Four officers from the Fuerzas Populares de Liberación, FPL, speak to local and western journalists in La Palma, El Salvador, February 6, 1983. FPL, as a member of the coalition Frente Farabundo Martí para la Liberación Nacional, Farabundo Martí National Liberation Front, FMLN, acquired arms and strategic support from socialist parties in Vietnam, Nicaragua, Cuba, and the Soviet Union to fund their campaigns. The FMLN and their political counterpart the Frente Democrático Revolucionario, Revolutionary Democratic Front, FDR, were recognized as the established insurgency in El Salvador and played an integral role in the 1992 peace accords.
Time magazine reporter Tim Loughran speaks with a guerrilla from the Fuerzas Populares de Liberación, FPL, in La Palma, Chalatenango department, El Salvador, February 6, 1983. Every major paper and wire service had a bureau in El Salvador while international concern maintained the Central American conflicts as hemispheric battles over communist expansion.
Time magazine reporter Tim Loughran, right, speaks with a Salvadoran army officer during a military operation against guerrillas from the Frente Farabundo Martí para la Liberación Nacional, Farabundo Martí National Liberation Front, FMLN, in central El Salvador, October 1, 1982. Every major paper and wire service had a bureau in El Salvador while international concern maintained the Central American conflicts as hemispheric battles over communist expansion.
An officer from the Fuerzas Populares de Liberación, FPL, listens to a question from a western journalist during a press conference in La Palma, El Salvador, February 6, 1983. Salvadoran guerrilla organizations formed in the early 1970s and experienced broad support, particularly among the rural sectors of the population, as a consequence of increased state repression and exclusion from political participation.
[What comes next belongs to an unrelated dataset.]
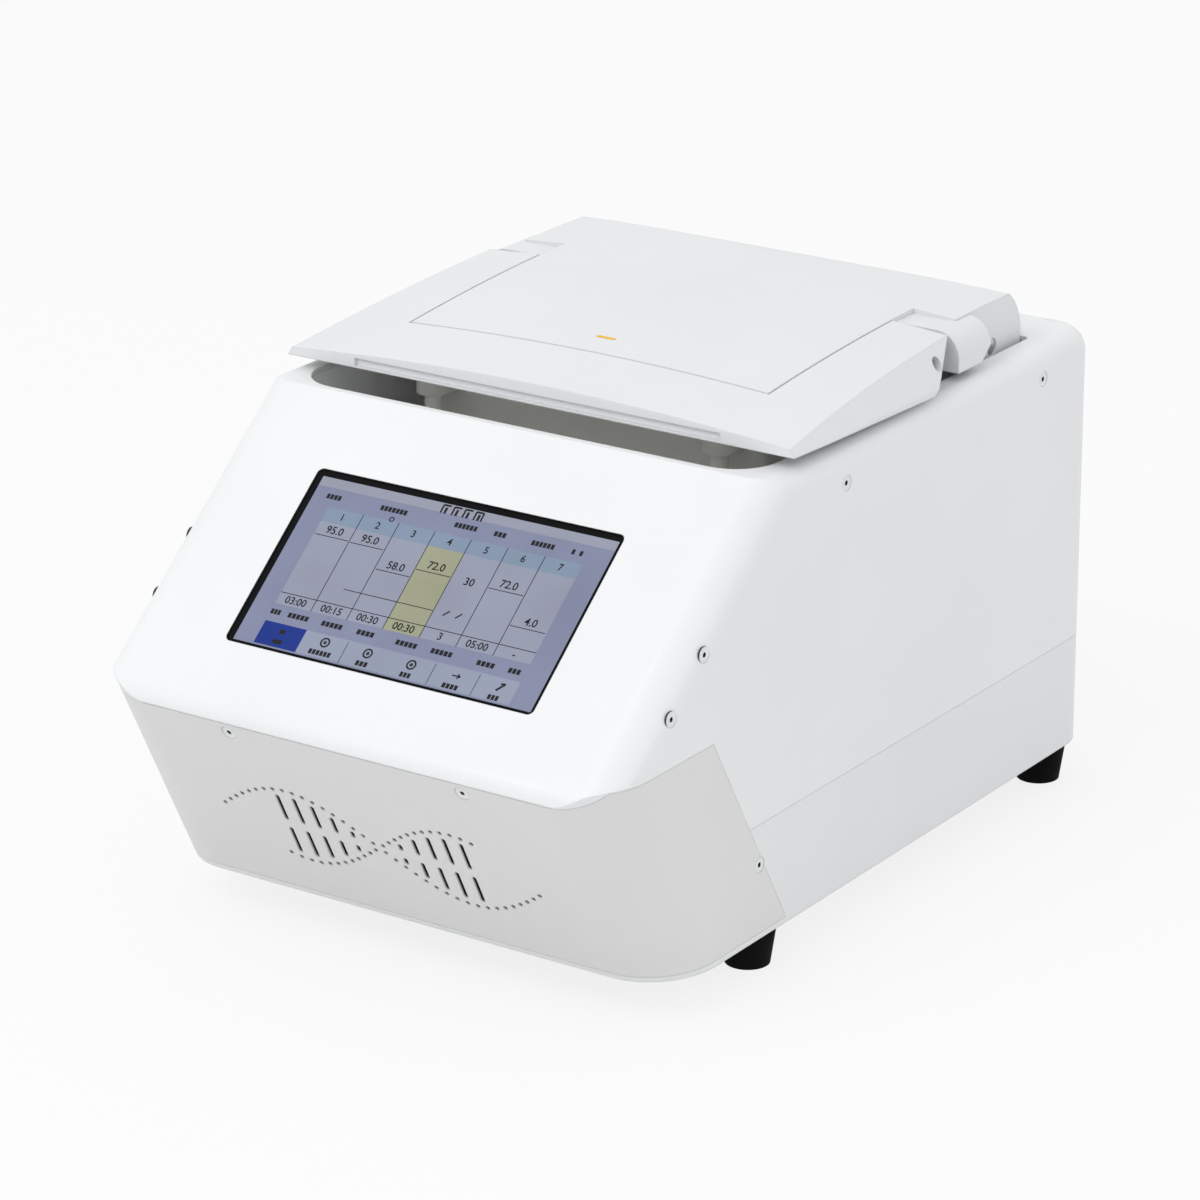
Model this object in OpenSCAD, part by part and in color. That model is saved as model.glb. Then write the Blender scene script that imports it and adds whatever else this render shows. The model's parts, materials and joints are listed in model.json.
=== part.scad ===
/* [Case] */
// Width of the case across its flat sides
body_w = 270; // [264:0.5:280]
// Depth of the case from the nose of the front to the rear face
body_d = 407.5; // [404:0.5:420]
// Height of the case from its underside to its top face
case_h = 202.5; // [200:0.5:208]
// Height of the rubber feet
foot_h = 20; // [14:0.5:26]
// Wall of the moulded shells
wall = 2.6; // [2:0.1:2.8]
// Radius of the two rear upright corners, seen from above
rear_r = 25; // [18:0.5:30]
// Radius along the long top edges of the case
top_r = 9; // [6:0.5:10]
// Radius of the top rear edge of the case
back_r = 18; // [17.5:0.5:19]
// Height of the level joint between base tray and upper cover
seam_h = 53; // [45:1:60]

/* [Front] */
// Height of the small upright band between the nose and the front panel
lip_band = 0.6; // [0.4:0.1:2]
// Angle by which the front panel leans back under the lip
undercut = 26.7; // [24:0.1:28]
// Rise angle of the display slope
slope = 39.7; // [39:0.1:40.5]
// Distance from the nose to the top end of the display slope
rim_back = 124.7; // [122:0.1:127]
// Radius of the nose, where the slope rolls over to the front panel
nose_r = 10.5; // [8:0.5:12]
// Radius of the two front corners, square to the front panel
front_r = 30; // [24:0.5:36]
// Radius of the case's two edges beside the display slope
slope_r = 16; // [15.5:0.5:18]
// Distance from the nose to the side joint of the front panel at the underside
panel_back = 137.5; // [132:0.5:142]
// Lean of the side joint of the front panel
panel_lean = 30.2; // [28:0.1:32]
// Height at which the side joint of the front panel ends
panel_top = 101.6; // [98:0.1:104]
// Height of the tray's edge below the front panel
tray_lip = 2.7; // [2.6:0.1:4]

/* [Vents] */
// Length of one full turn of the two strands of vent holes
strand_pitch = 172; // [160:1:178]
// Height of the strands above and below their axis
strand_amp = 22; // [18:0.5:24]
// Height of the strand axis, along the front panel from its lower edge
strand_up = 46.5; // [44:0.5:50]
// Half length of the longer strand
strand_long = 84; // [76:1:90]
// Half length of the shorter strand
strand_short = 56; // [50:1:60]
// Diameter of the strand holes
vent_d = 2.2; // [1.6:0.1:2.6]
// Spacing of the strand holes along their curve
vent_gap = 5.3; // [5:0.1:6]
// Number of slot columns on each side of the crossing
rungs = 5; // [3:1:5]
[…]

FPL was comprised primarily of union workers, university students, and social Christian groups and was one of five organizations within the guerrilla coalition Frente Farabundo Martí para la Liberación Nacional, Farabundo Martí National Liberation Front, FMLN.
A member of the international media, Raul Beltran, upper left, interviews a Salvadoran army officer, second left, as people observe the dead bodies of civil defensemen in Verapaz, El Salvador, January 1, 1983. The civil defensemen were killed in an overnight attack by leftist FMLN guerrillas. Civil defense units in El Salvador were under military command and operated particularly in rural areas where guerrilla support was high.
A Salvadoran man speaks about the finding of twelve local campesinos who were killed and thrown down a 180-foot well, bottom center, in the village of Los Mangos, Sonsonate department, El Salvador, April 7, 1984. The two men implicated in the murder were members of a civil defense unit associated with local death squads. Civil defense patrols were utilized by the Salvadoran state regime as a form of paramilitary control, specifically over the rural sectors of society. The civil defense patrols along with the Salvadoran National Guard were complicit in indiscriminate attacks on peasant cooperatives and villages suspected of subversive sympathies.